_TASK TO COMPLETE_. Consider the listing below. Extract exactly the lines from the line containing "for name, piece" to the line containing "shown = obj.evaluated_get(depsgraph)", both included.

_MATERIAL PROVIDED_.
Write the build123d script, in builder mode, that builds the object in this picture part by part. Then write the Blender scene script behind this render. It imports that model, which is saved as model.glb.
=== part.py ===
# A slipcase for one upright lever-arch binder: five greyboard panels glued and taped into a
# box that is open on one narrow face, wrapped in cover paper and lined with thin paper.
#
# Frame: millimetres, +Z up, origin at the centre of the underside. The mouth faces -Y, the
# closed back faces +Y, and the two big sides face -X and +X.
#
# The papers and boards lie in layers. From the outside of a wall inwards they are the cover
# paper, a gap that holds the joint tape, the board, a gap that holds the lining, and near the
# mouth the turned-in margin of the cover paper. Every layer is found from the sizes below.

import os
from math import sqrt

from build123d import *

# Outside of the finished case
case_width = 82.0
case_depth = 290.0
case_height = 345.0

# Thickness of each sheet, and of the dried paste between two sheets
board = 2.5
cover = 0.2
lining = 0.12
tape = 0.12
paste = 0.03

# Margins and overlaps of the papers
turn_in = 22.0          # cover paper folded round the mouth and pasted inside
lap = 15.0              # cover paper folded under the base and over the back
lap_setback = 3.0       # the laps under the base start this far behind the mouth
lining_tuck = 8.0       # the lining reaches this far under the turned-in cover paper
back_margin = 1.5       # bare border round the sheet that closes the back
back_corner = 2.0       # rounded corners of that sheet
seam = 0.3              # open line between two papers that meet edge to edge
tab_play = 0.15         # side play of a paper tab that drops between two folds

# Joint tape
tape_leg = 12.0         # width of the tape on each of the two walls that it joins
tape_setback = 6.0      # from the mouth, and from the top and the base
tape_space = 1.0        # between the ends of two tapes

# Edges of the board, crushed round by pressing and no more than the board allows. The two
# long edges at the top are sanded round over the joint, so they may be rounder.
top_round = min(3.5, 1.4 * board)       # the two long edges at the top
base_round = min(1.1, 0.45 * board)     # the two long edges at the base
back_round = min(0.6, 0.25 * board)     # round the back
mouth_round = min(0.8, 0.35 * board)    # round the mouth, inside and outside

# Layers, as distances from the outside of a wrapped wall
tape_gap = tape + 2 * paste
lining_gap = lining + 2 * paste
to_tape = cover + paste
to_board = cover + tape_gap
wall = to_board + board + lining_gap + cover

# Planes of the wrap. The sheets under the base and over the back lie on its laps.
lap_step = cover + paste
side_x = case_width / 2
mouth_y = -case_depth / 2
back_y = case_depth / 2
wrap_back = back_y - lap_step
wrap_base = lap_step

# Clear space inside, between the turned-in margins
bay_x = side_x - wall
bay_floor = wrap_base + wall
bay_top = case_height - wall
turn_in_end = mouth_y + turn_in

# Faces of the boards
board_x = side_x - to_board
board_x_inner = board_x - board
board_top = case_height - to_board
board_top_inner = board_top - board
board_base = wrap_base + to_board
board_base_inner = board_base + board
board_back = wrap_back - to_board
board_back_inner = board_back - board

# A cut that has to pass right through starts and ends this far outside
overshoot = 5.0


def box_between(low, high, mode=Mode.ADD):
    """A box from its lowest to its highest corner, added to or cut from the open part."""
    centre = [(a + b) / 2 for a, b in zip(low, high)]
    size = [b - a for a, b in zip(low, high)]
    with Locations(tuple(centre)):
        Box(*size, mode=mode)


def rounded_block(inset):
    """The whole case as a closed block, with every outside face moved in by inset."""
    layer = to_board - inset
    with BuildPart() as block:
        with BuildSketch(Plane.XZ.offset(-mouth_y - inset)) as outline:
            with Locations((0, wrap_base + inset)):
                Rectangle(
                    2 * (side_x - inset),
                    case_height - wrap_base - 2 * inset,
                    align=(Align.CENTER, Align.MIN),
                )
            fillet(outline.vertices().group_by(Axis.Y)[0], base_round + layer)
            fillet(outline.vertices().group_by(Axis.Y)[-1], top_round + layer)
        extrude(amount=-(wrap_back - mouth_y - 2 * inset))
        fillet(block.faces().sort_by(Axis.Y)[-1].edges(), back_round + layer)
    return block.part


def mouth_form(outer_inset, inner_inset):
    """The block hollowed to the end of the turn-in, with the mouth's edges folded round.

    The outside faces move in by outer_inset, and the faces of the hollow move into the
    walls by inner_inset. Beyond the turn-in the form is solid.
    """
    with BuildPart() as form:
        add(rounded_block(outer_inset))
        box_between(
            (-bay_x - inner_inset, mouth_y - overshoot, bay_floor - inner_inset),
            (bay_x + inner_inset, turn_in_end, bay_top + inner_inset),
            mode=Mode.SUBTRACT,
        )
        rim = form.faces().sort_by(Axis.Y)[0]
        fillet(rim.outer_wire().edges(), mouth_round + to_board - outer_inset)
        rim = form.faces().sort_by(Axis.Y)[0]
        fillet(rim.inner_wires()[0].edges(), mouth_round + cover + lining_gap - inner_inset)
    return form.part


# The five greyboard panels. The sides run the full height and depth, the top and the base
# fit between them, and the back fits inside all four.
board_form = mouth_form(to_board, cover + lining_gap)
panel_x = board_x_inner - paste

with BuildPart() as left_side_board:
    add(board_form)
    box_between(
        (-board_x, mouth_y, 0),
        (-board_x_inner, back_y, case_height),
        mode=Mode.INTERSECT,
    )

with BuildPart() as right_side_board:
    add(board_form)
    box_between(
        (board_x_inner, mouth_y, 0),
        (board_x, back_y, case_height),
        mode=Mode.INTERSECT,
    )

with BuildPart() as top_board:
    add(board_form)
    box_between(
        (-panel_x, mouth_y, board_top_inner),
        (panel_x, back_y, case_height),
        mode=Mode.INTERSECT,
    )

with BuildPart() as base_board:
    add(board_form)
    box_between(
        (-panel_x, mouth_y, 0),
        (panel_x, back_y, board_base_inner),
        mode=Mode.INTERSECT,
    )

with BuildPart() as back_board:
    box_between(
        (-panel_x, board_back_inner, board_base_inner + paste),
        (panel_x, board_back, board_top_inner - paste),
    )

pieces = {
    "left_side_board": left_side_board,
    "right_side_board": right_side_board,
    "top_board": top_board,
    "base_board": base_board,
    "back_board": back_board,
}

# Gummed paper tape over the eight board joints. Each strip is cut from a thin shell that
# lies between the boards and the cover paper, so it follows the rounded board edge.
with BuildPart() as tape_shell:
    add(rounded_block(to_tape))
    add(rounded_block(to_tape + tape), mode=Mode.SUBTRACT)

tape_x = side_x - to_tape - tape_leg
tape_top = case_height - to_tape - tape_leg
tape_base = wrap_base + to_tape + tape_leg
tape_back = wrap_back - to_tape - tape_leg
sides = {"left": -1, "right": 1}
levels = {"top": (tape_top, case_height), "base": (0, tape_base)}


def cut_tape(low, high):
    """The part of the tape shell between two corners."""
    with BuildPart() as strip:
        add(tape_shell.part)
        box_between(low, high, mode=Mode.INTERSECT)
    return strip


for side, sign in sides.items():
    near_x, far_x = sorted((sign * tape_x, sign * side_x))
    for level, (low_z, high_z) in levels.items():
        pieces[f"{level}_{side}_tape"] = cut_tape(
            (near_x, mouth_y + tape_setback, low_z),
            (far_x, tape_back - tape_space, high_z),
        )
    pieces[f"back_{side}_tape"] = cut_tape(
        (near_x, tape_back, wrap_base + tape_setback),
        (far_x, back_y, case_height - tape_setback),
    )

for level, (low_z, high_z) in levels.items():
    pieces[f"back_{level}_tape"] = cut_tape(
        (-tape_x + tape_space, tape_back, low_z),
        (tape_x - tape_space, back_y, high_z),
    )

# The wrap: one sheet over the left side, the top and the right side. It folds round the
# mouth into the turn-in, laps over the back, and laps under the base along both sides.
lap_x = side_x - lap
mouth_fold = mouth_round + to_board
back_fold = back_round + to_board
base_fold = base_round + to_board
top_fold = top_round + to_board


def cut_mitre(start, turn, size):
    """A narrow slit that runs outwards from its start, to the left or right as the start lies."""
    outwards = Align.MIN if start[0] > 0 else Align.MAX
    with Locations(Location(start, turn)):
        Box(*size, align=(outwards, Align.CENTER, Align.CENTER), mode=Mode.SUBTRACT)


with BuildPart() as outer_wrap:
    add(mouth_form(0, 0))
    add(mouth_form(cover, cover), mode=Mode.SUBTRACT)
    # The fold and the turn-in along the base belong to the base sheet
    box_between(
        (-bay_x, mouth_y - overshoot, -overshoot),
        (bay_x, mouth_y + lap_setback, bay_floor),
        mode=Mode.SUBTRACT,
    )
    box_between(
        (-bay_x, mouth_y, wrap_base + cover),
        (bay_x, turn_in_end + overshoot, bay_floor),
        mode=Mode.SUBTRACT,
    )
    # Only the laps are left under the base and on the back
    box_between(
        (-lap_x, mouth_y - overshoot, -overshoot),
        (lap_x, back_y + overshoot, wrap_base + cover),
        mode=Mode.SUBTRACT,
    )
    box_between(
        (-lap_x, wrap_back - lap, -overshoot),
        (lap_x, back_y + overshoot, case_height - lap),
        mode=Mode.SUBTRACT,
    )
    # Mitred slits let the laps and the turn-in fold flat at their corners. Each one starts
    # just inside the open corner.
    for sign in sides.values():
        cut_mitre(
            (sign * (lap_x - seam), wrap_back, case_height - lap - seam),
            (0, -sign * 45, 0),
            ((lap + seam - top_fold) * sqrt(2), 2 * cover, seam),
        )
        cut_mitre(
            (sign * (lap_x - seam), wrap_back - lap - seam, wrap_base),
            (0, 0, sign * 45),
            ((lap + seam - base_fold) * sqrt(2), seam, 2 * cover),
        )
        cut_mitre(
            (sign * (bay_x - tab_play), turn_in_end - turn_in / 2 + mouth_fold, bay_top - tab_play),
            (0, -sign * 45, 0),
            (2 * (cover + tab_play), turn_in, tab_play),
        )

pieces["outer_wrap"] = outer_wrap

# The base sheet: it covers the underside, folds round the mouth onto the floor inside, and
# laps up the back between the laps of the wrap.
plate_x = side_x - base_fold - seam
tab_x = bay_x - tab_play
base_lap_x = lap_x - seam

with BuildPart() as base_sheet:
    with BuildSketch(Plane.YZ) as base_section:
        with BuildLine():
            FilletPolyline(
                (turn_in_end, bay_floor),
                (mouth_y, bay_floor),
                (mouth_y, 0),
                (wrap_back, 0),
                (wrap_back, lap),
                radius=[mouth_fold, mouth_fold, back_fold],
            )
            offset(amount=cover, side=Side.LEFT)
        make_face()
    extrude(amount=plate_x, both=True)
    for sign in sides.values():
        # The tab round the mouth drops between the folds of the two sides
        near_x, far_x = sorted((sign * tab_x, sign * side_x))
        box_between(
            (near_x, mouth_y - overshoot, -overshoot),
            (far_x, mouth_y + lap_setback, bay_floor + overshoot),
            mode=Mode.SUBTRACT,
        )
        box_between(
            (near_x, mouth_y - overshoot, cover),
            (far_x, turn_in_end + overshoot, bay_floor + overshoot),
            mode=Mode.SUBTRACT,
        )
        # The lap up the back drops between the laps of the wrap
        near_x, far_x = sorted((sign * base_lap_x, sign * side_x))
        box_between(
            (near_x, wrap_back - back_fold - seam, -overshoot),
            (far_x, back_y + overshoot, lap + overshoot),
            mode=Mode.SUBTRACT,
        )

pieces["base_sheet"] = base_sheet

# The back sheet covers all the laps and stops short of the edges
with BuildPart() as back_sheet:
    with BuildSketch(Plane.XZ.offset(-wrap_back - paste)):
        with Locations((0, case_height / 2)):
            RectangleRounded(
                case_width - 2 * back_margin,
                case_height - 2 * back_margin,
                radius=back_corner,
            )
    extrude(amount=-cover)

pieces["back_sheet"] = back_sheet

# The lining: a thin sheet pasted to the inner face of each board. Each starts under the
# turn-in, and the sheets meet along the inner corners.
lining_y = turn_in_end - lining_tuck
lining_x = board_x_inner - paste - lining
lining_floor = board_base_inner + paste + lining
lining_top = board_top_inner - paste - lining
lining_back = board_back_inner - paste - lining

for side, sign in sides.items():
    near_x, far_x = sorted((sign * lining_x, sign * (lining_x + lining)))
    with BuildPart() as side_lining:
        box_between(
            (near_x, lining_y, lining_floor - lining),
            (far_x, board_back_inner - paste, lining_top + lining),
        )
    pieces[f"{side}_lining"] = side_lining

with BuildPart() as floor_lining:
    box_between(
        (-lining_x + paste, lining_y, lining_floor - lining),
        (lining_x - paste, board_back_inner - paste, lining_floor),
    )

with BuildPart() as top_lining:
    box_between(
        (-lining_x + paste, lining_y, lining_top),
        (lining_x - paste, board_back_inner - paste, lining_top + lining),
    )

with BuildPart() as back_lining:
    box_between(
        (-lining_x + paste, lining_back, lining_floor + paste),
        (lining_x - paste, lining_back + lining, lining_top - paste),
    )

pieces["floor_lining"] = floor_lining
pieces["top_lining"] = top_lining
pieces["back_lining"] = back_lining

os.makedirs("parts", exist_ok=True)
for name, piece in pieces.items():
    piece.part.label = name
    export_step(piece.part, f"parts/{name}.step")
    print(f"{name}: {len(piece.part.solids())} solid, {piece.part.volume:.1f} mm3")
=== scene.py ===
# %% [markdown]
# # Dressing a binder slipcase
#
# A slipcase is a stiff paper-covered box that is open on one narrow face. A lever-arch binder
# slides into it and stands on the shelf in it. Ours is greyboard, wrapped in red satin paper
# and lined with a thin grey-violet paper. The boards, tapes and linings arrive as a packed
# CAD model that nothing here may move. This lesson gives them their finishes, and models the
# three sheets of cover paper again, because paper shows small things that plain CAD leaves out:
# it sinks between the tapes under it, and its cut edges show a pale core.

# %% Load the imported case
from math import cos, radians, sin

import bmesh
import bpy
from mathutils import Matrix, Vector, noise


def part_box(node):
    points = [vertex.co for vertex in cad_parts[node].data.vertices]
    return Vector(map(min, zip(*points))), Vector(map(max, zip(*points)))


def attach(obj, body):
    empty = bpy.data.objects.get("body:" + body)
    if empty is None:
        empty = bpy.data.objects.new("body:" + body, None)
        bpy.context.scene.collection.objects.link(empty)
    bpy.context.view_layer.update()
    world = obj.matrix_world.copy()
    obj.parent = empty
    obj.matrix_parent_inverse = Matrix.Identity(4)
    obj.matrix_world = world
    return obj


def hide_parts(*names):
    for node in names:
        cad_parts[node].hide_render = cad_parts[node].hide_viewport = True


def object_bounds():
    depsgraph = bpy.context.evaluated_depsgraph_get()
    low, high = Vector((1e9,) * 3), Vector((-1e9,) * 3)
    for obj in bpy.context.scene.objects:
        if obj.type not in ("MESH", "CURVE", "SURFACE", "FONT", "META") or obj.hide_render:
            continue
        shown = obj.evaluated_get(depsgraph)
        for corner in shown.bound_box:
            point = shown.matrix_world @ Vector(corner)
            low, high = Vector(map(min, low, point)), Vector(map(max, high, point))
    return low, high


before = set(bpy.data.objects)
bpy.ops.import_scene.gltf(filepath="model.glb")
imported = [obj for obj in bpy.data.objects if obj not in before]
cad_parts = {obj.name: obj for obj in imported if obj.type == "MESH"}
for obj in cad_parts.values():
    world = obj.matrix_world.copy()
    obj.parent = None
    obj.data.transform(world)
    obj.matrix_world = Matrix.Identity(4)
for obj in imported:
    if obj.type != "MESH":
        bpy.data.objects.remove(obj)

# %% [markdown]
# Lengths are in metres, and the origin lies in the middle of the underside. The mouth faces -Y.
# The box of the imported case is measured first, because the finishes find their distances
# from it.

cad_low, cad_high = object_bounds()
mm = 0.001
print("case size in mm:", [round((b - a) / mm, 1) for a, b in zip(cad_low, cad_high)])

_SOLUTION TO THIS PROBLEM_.
for name, piece in pieces.items():
    piece.part.label = name
    export_step(piece.part, f"parts/{name}.step")
    print(f"{name}: {len(piece.part.solids())} solid, {piece.part.volume:.1f} mm3")
=== scene.py ===
# %% [markdown]
# # Dressing a binder slipcase
#
# A slipcase is a stiff paper-covered box that is open on one narrow face. A lever-arch binder
# slides into it and stands on the shelf in it. Ours is greyboard, wrapped in red satin paper
# and lined with a thin grey-violet paper. The boards, tapes and linings arrive as a packed
# CAD model that nothing here may move. This lesson gives them their finishes, and models the
# three sheets of cover paper again, because paper shows small things that plain CAD leaves out:
# it sinks between the tapes under it, and its cut edges show a pale core.

# %% Load the imported case
from math import cos, radians, sin

import bmesh
import bpy
from mathutils import Matrix, Vector, noise


def part_box(node):
    points = [vertex.co for vertex in cad_parts[node].data.vertices]
    return Vector(map(min, zip(*points))), Vector(map(max, zip(*points)))


def attach(obj, body):
    empty = bpy.data.objects.get("body:" + body)
    if empty is None:
        empty = bpy.data.objects.new("body:" + body, None)
        bpy.context.scene.collection.objects.link(empty)
    bpy.context.view_layer.update()
    world = obj.matrix_world.copy()
    obj.parent = empty
    obj.matrix_parent_inverse = Matrix.Identity(4)
    obj.matrix_world = world
    return obj


def hide_parts(*names):
    for node in names:
        cad_parts[node].hide_render = cad_parts[node].hide_viewport = True


def object_bounds():
    depsgraph = bpy.context.evaluated_depsgraph_get()
    low, high = Vector((1e9,) * 3), Vector((-1e9,) * 3)
    for obj in bpy.context.scene.objects:
        if obj.type not in ("MESH", "CURVE", "SURFACE", "FONT", "META") or obj.hide_render:
            continue
        shown = obj.evaluated_get(depsgraph)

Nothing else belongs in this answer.